§ **Data shown**
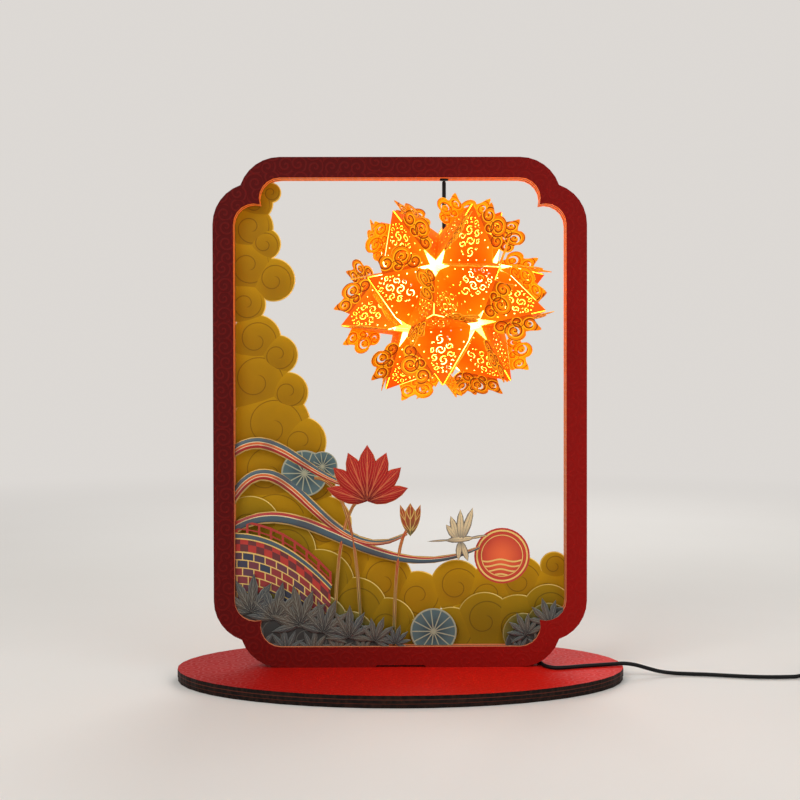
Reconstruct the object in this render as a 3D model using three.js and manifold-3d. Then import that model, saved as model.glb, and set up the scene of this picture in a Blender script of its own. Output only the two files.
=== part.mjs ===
// Paper sculpture lamp.
//
// A board frame with four stepped corners stands in two slots of an oval base. The frame is a stack of
// cut boards and spacers, and four pierced paper sheets are pinched between them, so the picture in the
// window has real depth. A ball of thirty folded paper pieces hangs in the window on its own cable,
// round a small bulb. The cable runs inside the frame, leaves through a bush at the back and goes on as
// a supply cord with an inline switch and a plug.
//
// Millimetres. +Z is up, the picture faces -Y, and the origin is on the table under the middle of the base.

import * as THREE from 'three';
import { mergeVertices } from 'three/addons/utils/BufferGeometryUtils.js';
import Module from 'manifold-3d';

const wasm = await Module();
wasm.setup();

const TURN = 2 * Math.PI;
const QUARTER = TURN / 4;
const up = new THREE.Vector3(0, 0, 1);

// Clearances
const FIT_GAP = 0.3; // between a piece and its seat
const CUT_OVERRUN = 1; // how far a cutting solid runs past what it cuts

// Base
const BASE_LENGTH = 348;
const BASE_WIDTH = 180;
const BASE_BOARD = 3; // thickness of each of the three boards
const BASE_LIP = 0.4; // how far the foot board's edge stands back
const BASE_HEIGHT = 3 * BASE_BOARD;

// Frame outline
const FRAME_WIDTH = 290;
const FRAME_HEIGHT = 396;
const BAR_WIDTH = 16;
const CORNER_RADIUS = 32; // of both arcs of a stepped corner
const CORNER_REACH = 52; // from the corner's point to where its arcs start
const NOTCH_WIDTH = 40; // relief under the front board
const NOTCH_RISE = 1.6;

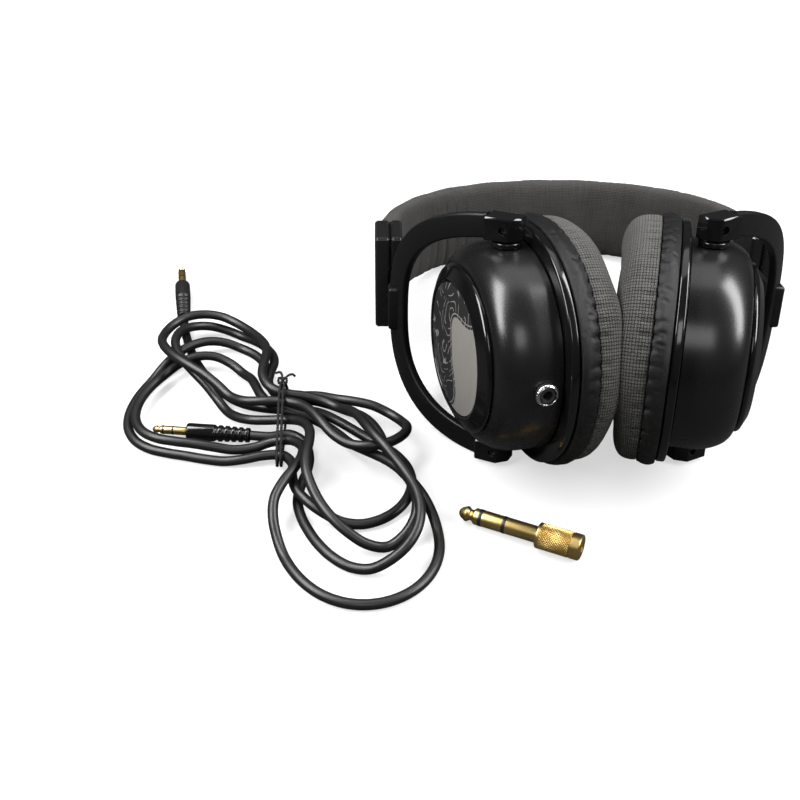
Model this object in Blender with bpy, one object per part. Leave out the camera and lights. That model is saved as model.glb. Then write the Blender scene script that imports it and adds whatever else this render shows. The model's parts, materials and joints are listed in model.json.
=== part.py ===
"""Closed-back wired studio headphones, lying on their side, with their detachable lead.

Every piece is modelled in the wearing frame: X across the head, Y up to the crown,
Z from the back of the head to the front, origin midway between the two cup pivots.
An empty then lays the headphones on the floor: two pivot blocks and the headband
touch it. The lead lies in world coordinates, on the same floor.
"""

import math

import bmesh
import bpy
import numpy as np
from mathutils import Matrix, Vector

MM = 0.001

# ---------------------------------------------------------------- clearances
GAP = 0.3 * MM              # between two pieces that seat on each other
PAD_CLEARANCE = 0.8 * MM    # between the two cushions where they nearly touch
PIN_CLEARANCE = 0.3 * MM    # round a pivot pin in its bush
SLIDE_CLEARANCE = 0.3 * MM  # round the stem in its guide

# ---------------------------------------------------------------- ear cup
CUP_TOE = math.radians(14.0)     # how far each cup turns its back to the chin
CUP_HALF_WIDTH = 39.2 * MM       # housing, front to back of the head
CUP_HALF_HEIGHT = 42.0 * MM      # housing, chin to crown
CUP_POWER = 2.15                 # how square the oval is, 2 is an ellipse
CUP_DEPTH = 15.0 * MM            # pivot plane to the housing's back
CUP_SHOULDER = 7.7 * MM          # how far the rounded shoulder draws in
CUP_WALL = 2.0 * MM
CUP_FRONT = 7.9 * MM             # pivot plane to the housing's open edge

FLANGE_OVERHANG = 6.0 * MM       # baffle's edge past the housing
FLANGE_THICKNESS = 3.5 * MM
FLANGE_EDGE = 0.7 * MM           # its edge radius
BAFFLE_SHEET = 2.4 * MM
SPIGOT_DEPTH = 2.2 * MM          # baffle's rim inside the housing
SPIGOT_WALL = 1.5 * MM

RING_INSET = 0.5 * MM            # back ring's edge inside the shoulder's end
RING_WIDTH = 6.2 * MM
RING_HEIGHT = 4.2 * MM
RING_EDGE = 1.0 * MM
PLATE_EDGE = 3.6 * MM
PLATE_CROWN = 2.2 * MM

FOAM_THICKNESS = 4.6 * MM
FOAM_INSET = 1.2 * MM

# ---------------------------------------------------------------- driver
DRIVER_RADIUS = 20.3 * MM
DRIVER_FLANGE = 3.1 * MM
DRIVER_FLANGE_THICKNESS = 1.5 * MM
DRIVER_WALL = 1.4 * MM
BASKET_DEPTH = 7.0 * MM
MAGNET_RADIUS = 11.5 * MM
MAGNET_HEIGHT = 5.0 * MM
POLE_RADIUS = 5.7 * MM
POLE_HEIGHT = 2.6 * MM
DIAPHRAGM_THICKNESS = 0.4 * MM
DIAPHRAGM_CROWN = 1.2 * MM

# ---------------------------------------------------------------- ear cushion
PAD_THICKNESS = 16.6 * MM
PAD_OVERHANG = 1.8 * MM          # cushion's side past the flange
PAD_OPENING_HALF_WIDTH = 22.5 * MM
PAD_OPENING_HALF_HEIGHT = 27.5 * MM
PAD_BAND_HEIGHT = 6.6 * MM       # leatherette side band
PAD_BAND_THICKNESS = 4.0 * MM
PAD_SEAM_DEPTH = 1.5 * MM        # how far the seam is drawn in
PAD_GATHER = 0.35 * MM           # height of the gathers along the seam
PAD_GATHERS = 9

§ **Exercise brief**
Repeat, exactly as they stand above, the lines from the line with "Model this object" to the line with "their detachable lead.", both lines included.

§ **Solution to this task**
Model this object in Blender with bpy, one object per part. Leave out the camera and lights. That model is saved as model.glb. Then write the Blender scene script that imports it and adds whatever else this render shows. The model's parts, materials and joints are listed in model.json.
=== part.py ===
"""Closed-back wired studio headphones, lying on their side, with their detachable lead.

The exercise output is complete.